It is unlikely you could have missed the numerous new and different interpretations and re-imaginings of classic fairy tales and myths. It’s in movies with “Snow White and the Huntsman” and the upcoming “Into the Woods,” it’s on TV with shows like “Grimm” and “Once Upon A Time,” and it’s in books like Meg Cabot’s “Abandon” series and “Alice in Tumblr-land: And Other Fairy Tales for a New Generation.” The things we love about these retellings is that it takes a story we know and love and makes it new and fresh and fun. Sometimes these re-imagined stories are good and sometimes they are terrible, but the ones I hate are those that take classic stories meant to spark imagination, inspire children, and teach them about life and love and turn them into a depressing picture that looks too much like real life.
Now before you get angry, let me say I know that most fairy tales, at least the Grimm ones, originally ended, well, badly. But even those weren’t accurate to real life, and while the endings lacked that Disney quality they were still meant to teach children about listening to their parents, the dangers of talking to strangers, etc. So, I do realize that many of the most well-known or favorite interpretations come from relatively recent sources, my argument is not as much with retelling classic tales, but turning them into strikingly depressing, pathetic versions of themselves. After all, the little mermaid may have originally died in her story, but at least she died for love.
There is a big difference between turning Snow White into a sword-wielding warrior and taking Cinderella and making her a divorcee because she was unhappy with Prince Charming. I’ll be the first to admit that sometimes these versions are funnier, and on particularly bitter (read: lonely, single) nights I might like to think that happily ever after wasn’t that great after all. However, there is a purpose to these stories. They exist in every culture, and despite the small differences they can cross cultures and teach us valuable lessons about life. They put people into extraordinary situations and tell us something about our ordinary lives. As G.K. Chesterton said, “Fairy tales do not tell children the dragons exist. Children already know that dragons exist. Fairy tales tell children the dragons can be killed.”

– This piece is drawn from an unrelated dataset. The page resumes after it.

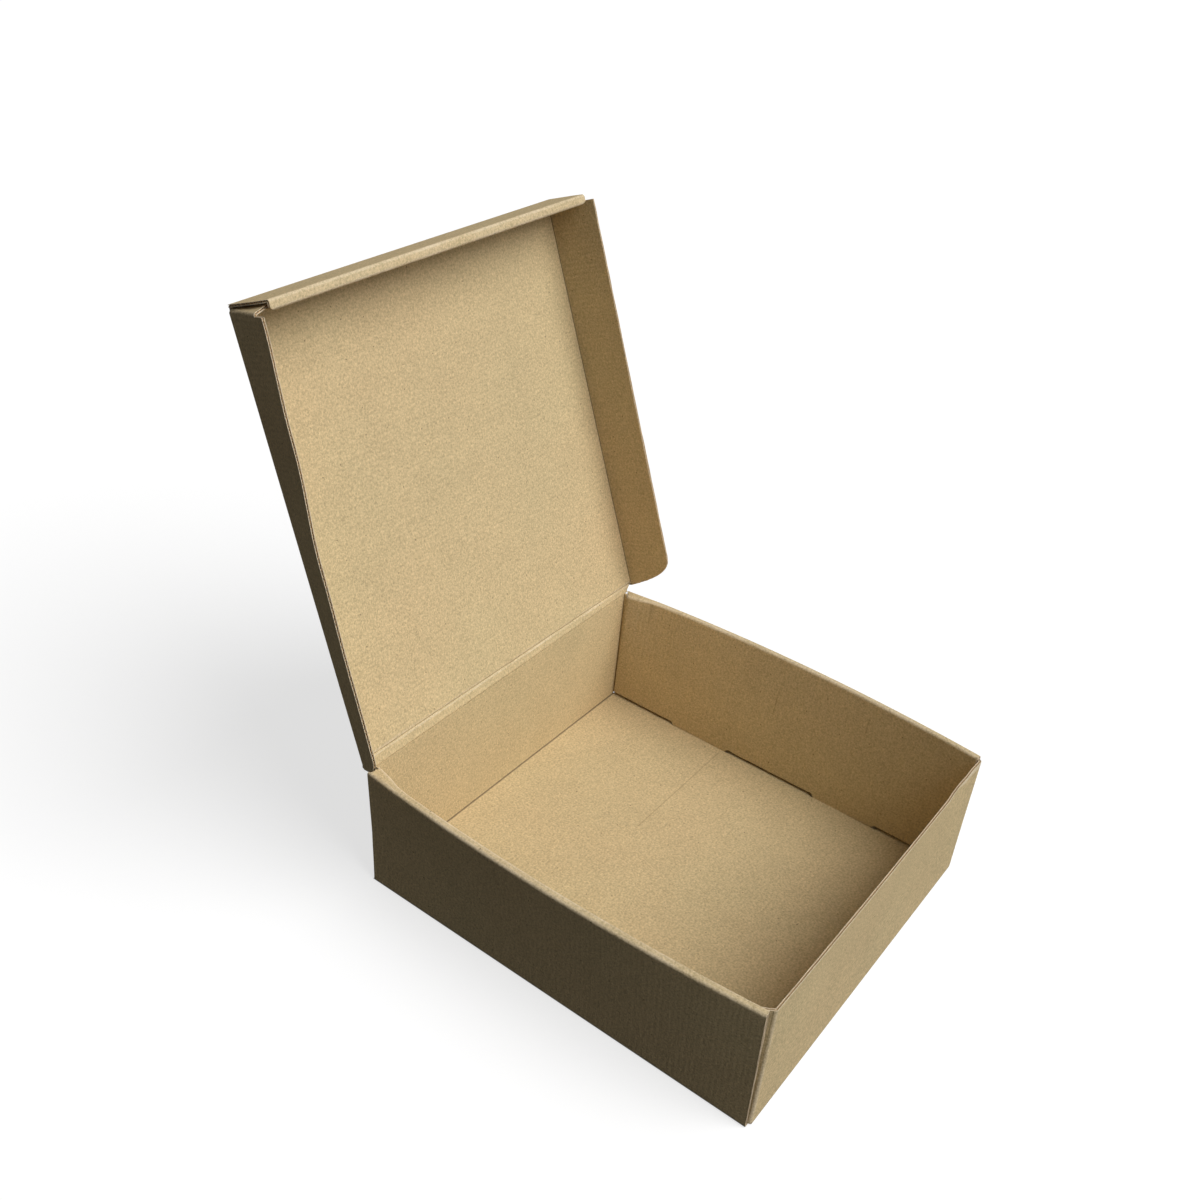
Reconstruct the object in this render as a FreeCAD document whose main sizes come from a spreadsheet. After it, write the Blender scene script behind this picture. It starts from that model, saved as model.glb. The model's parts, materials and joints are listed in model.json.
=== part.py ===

I don’t want to read or watch a story about a depressed King Arthur who is lost and too scrawny to lift Excalibur. What I love about fairy tales (and what you do too) is what they inspire: hope and the belief that there is something better waiting. This view might not be realistic or very adult, but it’s what I’m looking for when reading, especially when reading a fairy tale or myth. Real life is depressing enough (it’s everywhere, it’s pervasive, and you can’t get away from it), but a fairy tale, as archaic as some might be, teaches us that happiness is within our reach. The truth is that very few new versions of old tales and myths are improvements. They might have our favorite actresses portraying them or take out our least favorite characters, but in the end the story itself should rarely change. Occasionally, they can portray the princess or the villain in a way we didn’t see, but versions that increase our knowledge of our favorite stories are rarely changing them at their essence. Studio executives and publishing houses like to use fairy tales and myths because they are public domain, but that doesn’t mean we need to keep tweaking them.